_Stated goal_: Find each line with the string "that" and copy it.

(Records from a dataset)
───
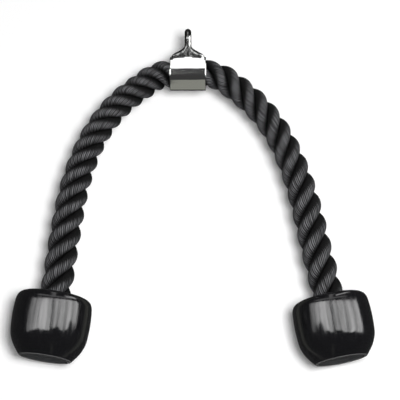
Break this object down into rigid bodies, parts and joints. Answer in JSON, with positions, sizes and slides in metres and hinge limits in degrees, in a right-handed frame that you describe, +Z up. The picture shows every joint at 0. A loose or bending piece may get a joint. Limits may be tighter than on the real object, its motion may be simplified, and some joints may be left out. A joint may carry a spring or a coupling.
{
  "type": "triceps rope attachment",
  "caption": "Thick black laid rope arched through a chrome crown sleeve with a hanging eye, ending in rounded rubber stops; pulled by hand on a cable machine.",
  "frame": {"origin": "the point under the crown of the eye where the machine's carabiner bears", "axes": "+Z up towards the machine's cable, +X across the arch towards its right leg as pictured, +Y through the arch, away from the viewer"},
  "size_m": [0.3588, 0.0778, 0.3453],
  "materials": {
    "rope_nylon": "satin",
    "chrome": "polished",
    "ball_rubber": "gloss",
    "base_rubber": "matte",
    "fitting_steel": "satin"
  },
  "bodies": {
    "crown": {"crown_sleeve": "chrome", "eye": "chrome", "strand_1_crown": "rope_nylon", "strand_2_crown": "rope_nylon", "strand_3_crown": "rope_nylon"},
    "left_arm": {"strand_1_left_arm": "rope_nylon", "strand_2_left_arm": "rope_nylon", "strand_3_left_arm": "rope_nylon", "strand_1_left_flex": "rope_nylon", "strand_2_left_flex": "rope_nylon", "strand_3_left_flex": "rope_nylon"},
    "left_grip": {"strand_1_left_grip": "rope_nylon", "strand_2_left_grip": "rope_nylon", "strand_3_left_grip": "rope_nylon", "ball_left": "ball_rubber", "base_plug_left": "base_rubber", "washer_left": "fitting_steel", "ferrule_left": "fitting_steel"},
    "right_arm": {"strand_1_right_arm": "rope_nylon", "strand_2_right_arm": "rope_nylon", "strand_3_right_arm": "rope_nylon", "strand_1_right_flex": "rope_nylon", "strand_2_right_flex": "rope_nylon", "strand_3_right_flex": "rope_nylon"},
    "right_grip": {"strand_1_right_grip": "rope_nylon", "strand_2_right_grip": "rope_nylon", "strand_3_right_grip": "rope_nylon", "ball_right": "ball_rubber", "base_plug_right": "base_rubber", "washer_right": "fitting_steel", "ferrule_right": "fitting_steel"}
  },
  "joints": [
    {"name": "left_shoulder", "type": "hinge", "parent": "crown", "child": "left_arm", "pos_m": [-0.03709, 0, -0.04632], "axis": [0, 1, 0], "range_deg": [-12, 45], "stiffness_Nm_per_rad": 1.5, "springref_deg": 12.89, "deforming": ["strand_1_crown", "strand_2_crown", "strand_3_crown"]},
    {"name": "left_elbow", "type": "hinge", "parent": "left_arm", "child": "left_grip", "pos_m": [-0.10789, 0, -0.13989], "axis": [0, 1, 0], "range_deg": [-14, 35], "stiffness_Nm_per_rad": 1.5, "springref_deg": 3.44, "deforming": ["strand_1_left_flex", "strand_2_left_flex", "strand_3_left_flex"]},
    {"name": "right_shoulder", "type": "hinge", "parent": "crown", "child": "right_arm", "pos_m": [0.03708, 0, -0.04639], "axis": [0, -1, 0], "range_deg": [-12, 45], "stiffness_Nm_per_rad": 1.5, "springref_deg": 14.09, "deforming": ["strand_1_crown", "strand_2_crown", "strand_3_crown"]},
    {"name": "right_elbow", "type": "hinge", "parent": "right_arm", "child": "right_grip", "pos_m": [0.1073, 0, -0.14085], "axis": [0, -1, 0], "range_deg": [-14, 35], "stiffness_Nm_per_rad": 1.5, "springref_deg": 4.76, "deforming": ["strand_1_right_flex", "strand_2_right_flex", "strand_3_right_flex"]}
  ]
}
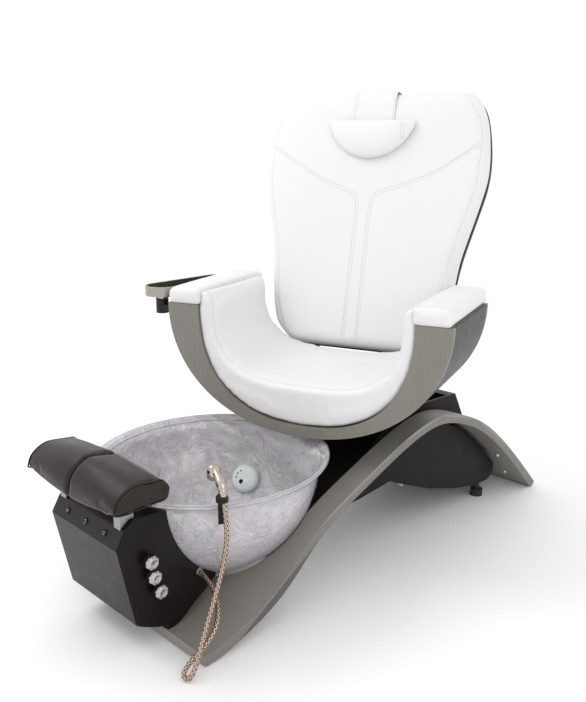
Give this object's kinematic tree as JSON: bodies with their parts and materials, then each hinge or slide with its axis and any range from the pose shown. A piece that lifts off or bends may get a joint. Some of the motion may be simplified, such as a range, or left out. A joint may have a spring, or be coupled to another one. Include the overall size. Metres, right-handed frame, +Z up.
{
  "type": "pedicure spa chair",
  "caption": "Pedicure spa chair: arched board base with a glass foot bowl, tap console and footrest, and a sliding, swivelling, reclining bucket seat with a side tray.",
  "frame": {"origin": "middle of the underside of the front floor strip, on the floor", "axes": "+Z up, +Y from the footrest towards the back of the seat, +X to the sitter's left, the side with the taps and the sprayer"},
  "size_m": [0.9651, 1.7216, 1.3863],
  "materials": {
    "board_laminate": "satin",
    "floor_rubber": "matte",
    "screw_steel": "satin",
    "bowl_glass": "gloss",
    "drain_chrome": "gloss",
    "pump_plastic": "matte",
    "jet_plastic": "gloss",
    "console_black": "gloss",
    "panel_grey": "matte",
    "button_grey": "matte",
    "circuit_green": "matte",
    "valve_brass": "satin",
    "tap_chrome": "gloss",
    "hose_braid": "satin",
    "clip_black": "matte",
    "post_grey": "satin",
    "steel_black": "satin",
    "plywood": "matte",
    "footrest_leather": "satin",
    "housing_black": "satin",
    "bright_steel": "satin",
    "seat_laminate": "satin",
    "shell_grey": "satin",
    "pan_grey": "matte",
    "white_leather": "satin",
    "tray_silver": "satin",
    "tray_dark": "gloss",
    "bracket_dark": "gloss"
  },
  "bodies": {
    "base": {"ribbon_base": "board_laminate", "foot_strips": "floor_rubber", "leg_screws": "screw_steel", "bowl": "bowl_glass", "bowl_gasket": "floor_rubber", "drain_fitting": "drain_chrome", "drain_pump": "pump_plastic", "drain_outlet": "pump_plastic", "jet_body": "jet_plastic", "jet_cap": "jet_plastic", "jet_motor": "pump_plastic", "console_shell": "console_black", "control_panel": "panel_grey", "control_board": "circuit_green", "mixing_valve": "valve_brass", "hose_outlet": "tap_chrome", "hose": "hose_braid", "spray_handle": "tap_chrome", "spray_holder": "clip_black", "footrest_sleeve": "steel_black", "housing_tub": "housing_black", "housing_cover": "housing_black", "housing_feet": "floor_rubber", "power_supply": "pump_plastic", "water_inlets": "valve_brass", "slide_rails": "bright_steel"},
    "impeller": {"jet_impeller": "jet_plastic"},
    "tap_hot": {"knob_hot": "tap_chrome"},
    "tap_cold": {"knob_cold": "tap_chrome"},
    "tap_diverter": {"knob_diverter": "tap_chrome"},
    "jet_button": {"button_jet": "button_grey"},
    "light_button": {"button_light": "button_grey"},
    "drain_button": {"button_drain": "button_grey"},
    "footrest_lifter": {"footrest_post": "post_grey"},
    "footrest": {"footrest_knuckles": "steel_black", "footrest_board": "plywood", "foot_pad_left": "footrest_leather", "foot_pad_right": "footrest_leather"},
    "carriage": {"carriage_plate": "steel_black", "swivel_pivot": "bright_steel"},
    "seat": {"seat_base_plate": "steel_black", "seat_front_panel": "seat_laminate", "seat_rear_panel": "seat_laminate", "seat_outer_skin": "shell_grey", "seat_inner_pan": "pan_grey", "seat_cushion": "white_leather", "arm_pad_left": "white_leather", "arm_pad_right": "white_leather", "recline_brackets": "steel_black", "recline_gearbox": "steel_black", "tray_bracket": "bracket_dark"},
    "backrest": {"backrest_cushion": "white_leather", "backrest_shell": "shell_grey", "backrest_arms": "steel_black", "recline_shaft": "bright_steel", "head_pillow": "white_leather", "pillow_strap": "white_leather"},
    "tray": {"tray_rim": "tray_silver", "tray_dish": "tray_dark", "tray_pivot": "bright_steel"}
  },
  "joints": [
    {"name": "jet_spin", "type": "hinge", "parent": "base", "child": "impeller", "pos_m": [-0.107, 0.454, 0.217], "axis": [0.3739, -0.7619, 0.5289], "continuous": true},
    {"name": "tap_hot_turn", "type": "hinge", "parent": "base", "child": "tap_hot", "pos_m": [0.158, -0.087, 0.252], "axis": [1, 0, 0], "range_deg": [0, 180]},
    {"name": "tap_cold_turn", "type": "hinge", "parent": "base", "child": "tap_cold", "pos_m": [0.158, -0.08, 0.21], "axis": [1, 0, 0], "range_deg": [0, 180]},
    {"name": "tap_diverter_turn", "type": "hinge", "parent": "base", "child": "tap_diverter", "pos_m": [0.158, -0.064, 0.166], "axis": [1, 0, 0], "range_deg": [0, 90]},
    {"name": "jet_button_press", "type": "slide", "parent": "base", "child": "jet_button", "axis": [0, 0.8608, -0.5089], "range_m": [0, 0.0025], "stiffness_N_per_m": 400, "springref_m": -0.002},
    {"name": "light_button_press", "type": "slide", "parent": "base", "child": "light_button", "axis": [0, 0.8608, -0.5089], "range_m": [0, 0.0025], "stiffness_N_per_m": 400, "springref_m": -0.002},
    {"name": "drain_button_press", "type": "slide", "parent": "base", "child": "drain_button", "axis": [0, 0.8608, -0.5089], "range_m": [0, 0.0025], "stiffness_N_per_m": 400, "springref_m": -0.002},
    {"name": "footrest_lift", "type": "slide", "parent": "base", "child": "footrest_lifter", "axis": [0, 0, 1], "range_m": [0, 0.06]},
    {"name": "footrest_tilt", "type": "hinge", "parent": "footrest_lifter", "child": "footrest", "pos_m": [0, -0.126, 0.378], "axis": [1, 0, 0], "range_deg": [0, 30]},
    {"name": "seat_slide", "type": "slide", "parent": "base", "child": "carriage", "axis": [0, 1, 0], "range_m": [-0.015, 0.06]},
    {"name": "seat_swivel", "type": "hinge", "parent": "carriage", "child": "seat", "pos_m": [0, 0.77, 0.39], "axis": [0, 0, 1], "range_deg": [-60, 20]},
    {"name": "back_recline", "type": "hinge", "parent": "seat", "child": "backrest", "pos_m": [-0.0342, 0.86397, 0.53], "axis": [-0.9397, -0.342, 0], "range_deg": [0, 30]},
    {"name": "tray_swing", "type": "hinge", "parent": "seat", "child": "tray", "pos_m": [-0.34982, 0.33939, 0.745], "axis": [0, 0, 1], "range_deg": [0, 90]}
  ]
}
───
_Problem solution_:
Break this object down into rigid bodies, parts and joints. Answer in JSON, with positions, sizes and slides in metres and hinge limits in degrees, in a right-handed frame that you describe, +Z up. The picture shows every joint at 0. A loose or bending piece may get a joint. Limits may be tighter than on the real object, its motion may be simplified, and some joints may be left out. A joint may carry a spring or a coupling.
Give this object's kinematic tree as JSON: bodies with their parts and materials, then each hinge or slide with its axis and any range from the pose shown. A piece that lifts off or bends may get a joint. Some of the motion may be simplified, such as a range, or left out. A joint may have a spring, or be coupled to another one. Include the overall size. Metres, right-handed frame, +Z up.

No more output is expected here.